Access control around keys is the heart of the zero missteps idea, because keys are ultimately protected by who can reach them and what they can do with them. Strong key management uses least privilege, meaning only specific roles and systems can request key operations, and even fewer can administer key settings. Separation of duties is especially important here, because the ability to create keys, change access to keys, and use keys to decrypt data should not be concentrated without oversight. Beginners sometimes think that administrators must have full access for convenience, but convenience is exactly what attackers exploit when they obtain administrator credentials. A mature approach uses strong authentication, limits administrative interfaces, and requires approvals or dual control for high-impact actions. Auditing also matters, because you want logs that show key operations and administrative changes so suspicious activity can be detected. Zero missteps access control means you treat key capabilities as high-impact privileges and protect them accordingly.
Another area that creates surprises is key distribution, meaning how keys or key access is made available to applications and services. In strong designs, applications do not carry keys inside their code or configuration files, because that leads to accidental exposure through source control, backups, or misconfigured deployments. Instead, applications authenticate to a controlled key system and request the specific cryptographic operations they are allowed to perform. Beginners often imagine that software needs the key itself, but many architectures allow the key to remain protected while the application receives only the result of encryption or decryption. Distribution also includes how secrets used to reach key systems are handled, such as service identities, because if those identities are stolen, an attacker can request decryption legitimately. This is why key management is tied to identity management and monitoring, not isolated from them. Zero missteps distribution means keys are not casually copied into places they do not belong, and access paths are tightly controlled and monitored.
Key compromise planning is an essential part of operating without missteps, because even well-run programs must assume compromise is possible. A key compromise plan answers questions like how you detect suspicious key usage, how you revoke or disable a key, how you rotate to a new key, and how you assess the impact on data already encrypted. Beginners sometimes avoid thinking about this because it feels scary, but planning reduces panic and reduces downtime when an incident occurs. Detection might involve monitoring key access logs for unusual patterns, such as a sudden increase in decryption requests or administrative changes outside expected windows. Response might involve disabling key usage, switching systems to new key versions, and investigating whether data exposure occurred. The plan should also include communication and decision authority, because rapid action often requires clear leadership. Zero missteps is supported by preparedness, because preparedness prevents hurried, risky decisions during a crisis.
Key destruction and retirement are often ignored, yet they are vital because unused keys are still risk if they remain accessible. When a system is decommissioned, when data is deleted, or when encryption approaches change, keys may no longer be needed, and leaving them around can create unnecessary attack surface. Retirement should be a controlled process that confirms the key is no longer required for any active data and that the organization is not going to need it for lawful retention or operational recovery.
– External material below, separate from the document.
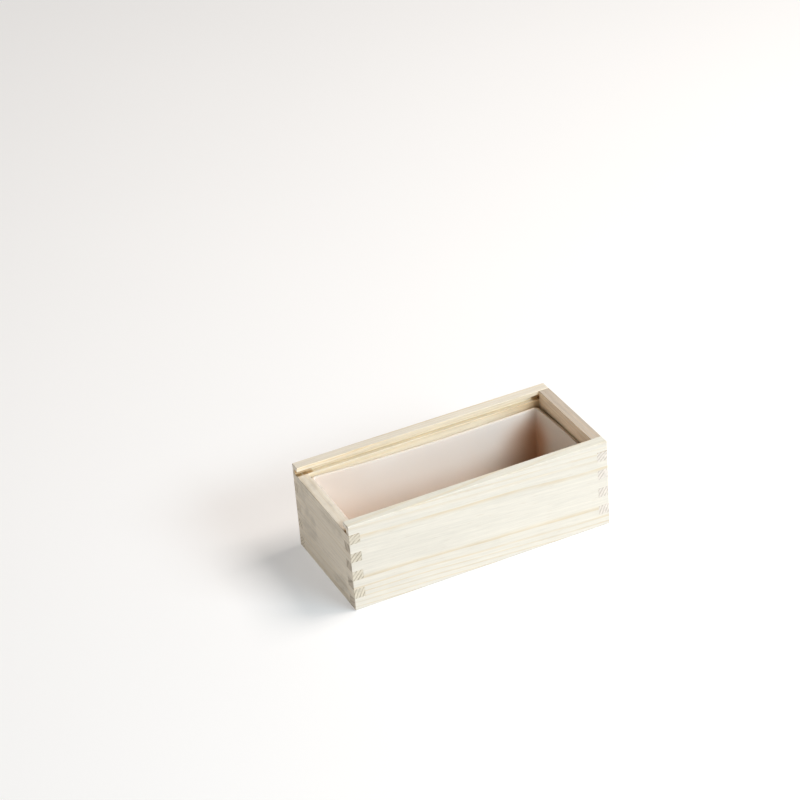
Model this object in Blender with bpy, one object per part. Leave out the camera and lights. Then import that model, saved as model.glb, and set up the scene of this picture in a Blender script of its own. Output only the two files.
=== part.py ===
"""Soap loaf mould: a finger-jointed pine box with a lid groove, and a silicone liner that lifts out.

Units are metres. X runs along the box, Y across it and Z up, and the origin is in the middle of the
underside. The end at -X is cut down to the floor of the groove, so a lid can slide in over it.
"""

from math import cos, pi, radians, sin, tan

import bmesh
import bpy
from mathutils import Vector

# The box, outside, and the pine boards that it is made of.
BOX_LENGTH = 0.220
BOX_WIDTH = 0.102
BOX_HEIGHT = 0.076
BOARD = 0.009

# Clearance between pieces that meet.
FIT = 0.0003

# The lid groove, along the inner face of both long sides, and the lip above it.
LIP_HEIGHT = 0.0036
GROOVE_HEIGHT = 0.0044
GROOVE_DEPTH = 0.0045
LEDGE_Z = BOX_HEIGHT - LIP_HEIGHT - GROOVE_HEIGHT

# The fingers that the end boards put through the long sides, from the ledge downwards.
FINGER_HEIGHT = 0.0082
FINGERS = 4

# The bottom panel, let into a rebate that is routed from below, with the router's corner radius.
PANEL_THICKNESS = 0.005
REBATE_WIDTH = 0.0045
REBATE_RADIUS = 0.006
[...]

Beginners might assume deleting a key is always good, but key deletion can be irreversible if data still depends on it, so careful verification is required. When a key is retired properly, it reduces risk and simplifies the environment, which helps future audits and future incident response. Zero missteps retirement means you do not accumulate a graveyard of mysterious keys that nobody understands, and you do not delete keys in a way that accidentally destroys availability.
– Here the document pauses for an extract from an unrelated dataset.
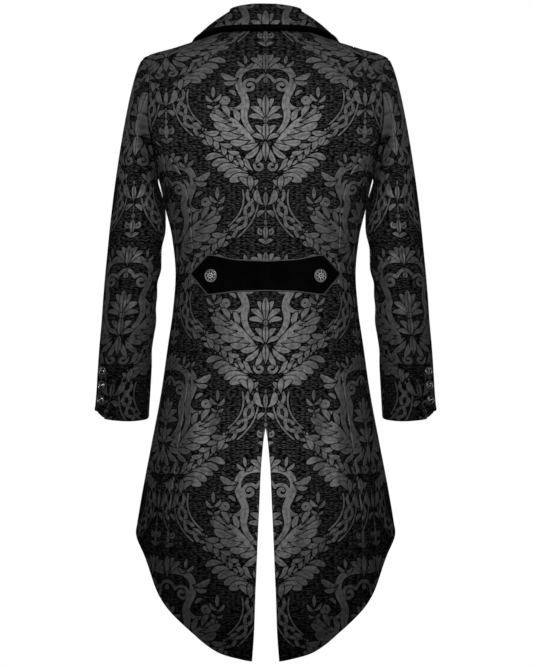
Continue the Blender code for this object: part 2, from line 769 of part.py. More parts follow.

Monitoring and auditing are what turn key management from a theory into a provable practice, because keys are so powerful that you need visibility into their use. Monitoring includes tracking who performed administrative actions, which systems requested cryptographic operations, and whether usage patterns match expected behavior. Auditing includes ensuring logs are protected, retained, and reviewed, because an attacker who compromises key management will often try to erase evidence. Beginners sometimes assume monitoring is only about network traffic, but key usage logs can be among the most valuable signals when investigating whether encrypted data was accessed improperly. Monitoring also supports operational health by showing whether applications are using keys as expected and whether any systems are misconfigured or repeatedly failing operations. This kind of feedback helps teams catch missteps before they become incidents. Zero missteps is not achieved by trusting that controls are set correctly; it is achieved by continuously validating that key operations remain controlled and explainable.
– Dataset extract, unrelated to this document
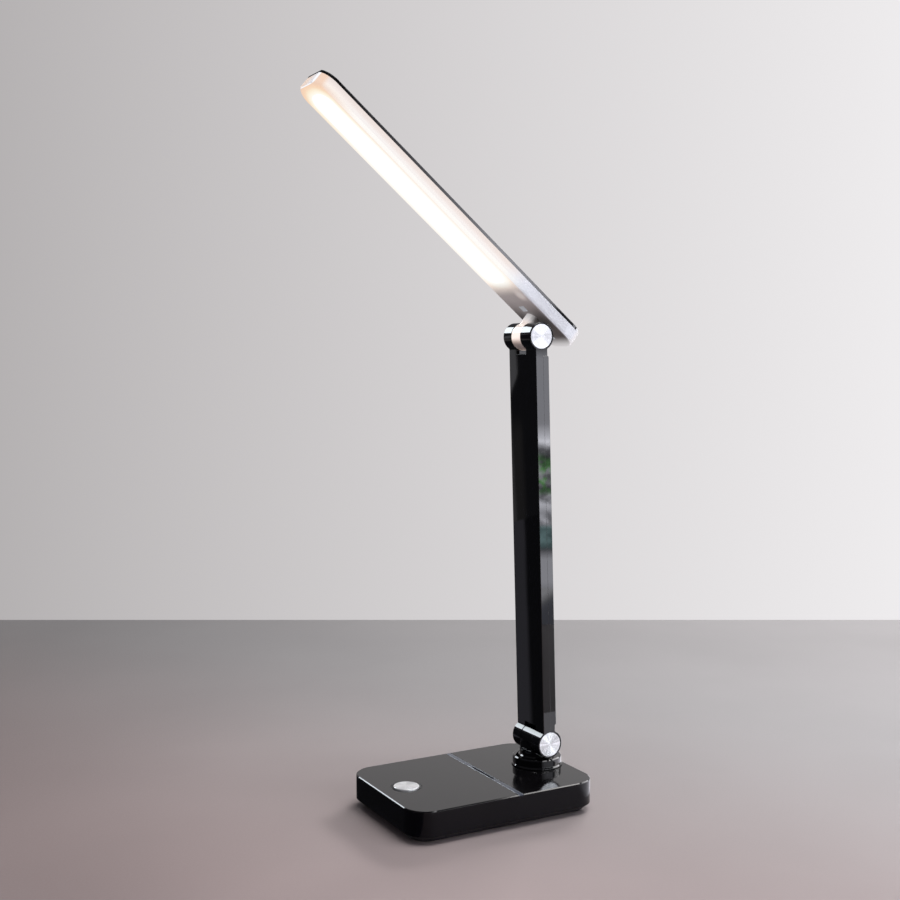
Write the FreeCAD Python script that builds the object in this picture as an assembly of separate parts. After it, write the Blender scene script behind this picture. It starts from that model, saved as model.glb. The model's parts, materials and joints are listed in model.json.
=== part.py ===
import FreeCAD, Part
import math
import os
from FreeCAD import Placement, Rotation, Vector

# Folding desk lamp: a weighted base with a push button, a turning post, a flat arm and a flat lit head.
# Lengths are in millimetres and angles in degrees. The origin is under the middle of the base, on the desk.
# +X runs along the base from the button end to the post end, +Z is up, and the head reaches towards -X.
# Each part of the lamp is drawn in its own level frame and then set at its hinge with the pose angles below.

# Pose that the lamp is drawn in
ARM_LEAN_ANGLE = 1.75
HEAD_TILT_ANGLE = 39.8

# Allowances shared by every piece
OVERRUN = 1.0
SEAT_GAP = 0.05
FIT_GAP = 0.1
LOOSE_GAP = 0.3
RUNNING_GAP = 0.05

# Base housing
BASE_LENGTH = 140.0
BASE_WIDTH = 100.0
BASE_CORNER = 16.0
DECK_HEIGHT = 22.0
DECK_BEVEL = 0.6
HOUSING_WALL = 2.4
DECK_THICKNESS = 2.6

# Bottom cover, pad and screws
COVER_SETBACK = 0.5
UNDERCUT_INSET = 5.0
UNDERCUT_HEIGHT = 4.2
COVER_FLOOR = 2.0
COVER_WALL = 1.3
COVER_LIP = 1.6
PAD_HEIGHT = 1.2
PAD_MARGIN = 3.0
BOSS_RADIUS = 4.0
BOSS_INSET = 13.0
SCREW_RADIUS = 1.3
SCREW_HEAD_RADIUS = 2.6
SCREW_HEAD_DEPTH = 1.3
BASE_SCREW_LENGTH = 9.0

# Ballast and battery
BALLAST_MARGIN = 10.5
BALLAST_CORNER = 6.0
BATTERY_WIDTH = 38.0
BATTERY_THICKNESS = 7.0
BATTERY_EDGE = 2.0
BATTERY_GAP = 6.0

# Divider strip that crosses the deck, with a short slot in its middle
STRIP_FROM_POST = 43.9
STRIP_WIDTH = 3.4
STRIP_DEPTH = 1.0
STRIP_BEVEL = 0.3
SLOT_LENGTH = 29.0
SLOT_WIDTH = 1.6
SLOT_SINK = 0.8

# Push button, its ring and its switch
BUTTON_FROM_END = 19.2
BUTTON_RADIUS = 8.6
BUTTON_PROUD = 0.8
BUTTON_THICKNESS = 1.6
BUTTON_BEVEL = 0.35
BUTTON_TRAVEL = 0.5
RING_WIDTH = 1.6
RING_THICKNESS = 1.0
RING_BEVEL = 0.45
PLUNGER_FLANGE = 1.6
PLUNGER_FLANGE_THICKNESS = 1.0
PLUNGER_STEM_RADIUS = 2.4
SWITCH_SIDE = 6.0
SWITCH_HEIGHT = 3.5
SWITCH_TIP_RADIUS = 1.7
SWITCH_TIP_HEIGHT = 0.5

# Circuit boards and charging socket
BOARD_THICKNESS = 1.6
BOARD_LENGTH = 32.0
BOARD_SIDE_GAP = 4.0
BOARD_DROP = 8.0
BOARD_LIFT = 1.6
BOARD_POST_RADIUS = 3.0
BOARD_POST_INSET = 4.5
BOARD_SCREW_LENGTH = 6.0
BOARD_SCREW_HEAD = 1.2
CHIP_LENGTH = 9.0
CHIP_WIDTH = 9.0
CHIP_HEIGHT = 1.4
PORT_BOARD_LENGTH = 11.0
PORT_BOARD_WIDTH = 34.0
PORT_BOARD_GAP = 1.1
SOCKET_LENGTH = 7.4
SOCKET_WIDTH = 8.94
SOCKET_HEIGHT = 3.26
SOCKET_WALL = 0.3
SOCKET_TONGUE_WIDTH = 6.7
SOCKET_TONGUE_THICKNESS = 0.7
SOCKET_SHELL_BACK = 1.2

# Turning post: disc, neck and hinge tongue
POST_FROM_END = 18.0
DISC_RADIUS = 17.0
DISC_HEIGHT = 7.0
DISC_TOP_BEVEL = 0.8
DISC_LIP_REACH = 0.7
DISC_LIP_EDGE = 0.5
DISC_LIP_RISE = 0.9
NECK_RADIUS = 12.0
NECK_FILLET = 0.8
NECK_SHOULDER_DROP = 6.5
HINGE_RISE = 17.7
LOWER_TONGUE_WIDTH = 14.0
TONGUE_RADIUS = 9.3
WIRE_BORE_RADIUS = 2.6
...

It also helps to connect key management to the broader environment, because keys do not exist in isolation and they inherit risks from surrounding systems. If an endpoint is compromised, attackers might steal credentials that allow access to key services. If access reviews are weak, former employees might retain privileges that allow key usage. If change management is sloppy, a new system might be deployed with overly broad key permissions. Beginners sometimes treat key management as a single security island, but in reality it depends on identity, access control, logging, segmentation, and secure development practices. This is why key management often becomes a cross-functional topic that touches security teams, developers, and operations. A zero missteps posture recognizes those dependencies and designs controls that reinforce each other. When the surrounding controls are strong, key management becomes easier because fewer paths exist to misuse keys. When the surrounding controls are weak, key management becomes fragile and more likely to fail under pressure.
As you bring everything together, operating cryptographic key management with zero missteps becomes a mindset of disciplined control over the secrets that make encryption meaningful. You begin with intentional key generation that produces strong, trackable keys created in controlled locations. You store keys in protected systems that minimize exposure of raw key material and balance confidentiality with availability. You constrain key usage by purpose and by system, and you use key hierarchies like D E K and K E K thoughtfully so rotation and containment are practical. You rotate keys predictably with versioning so security improves without breaking systems, and you enforce strict access control with separation of duties and strong auditing. You avoid unsafe distribution patterns by keeping keys out of code and by controlling how applications request cryptographic operations. You plan for compromise and retirement so you can respond calmly to incidents and reduce long-term clutter. Finally, you monitor key operations continuously and connect key management to the broader security program so dependencies do not undermine control. When those pieces are in place, encryption is no longer a hopeful promise, because the keys behind it are governed with the seriousness they deserve.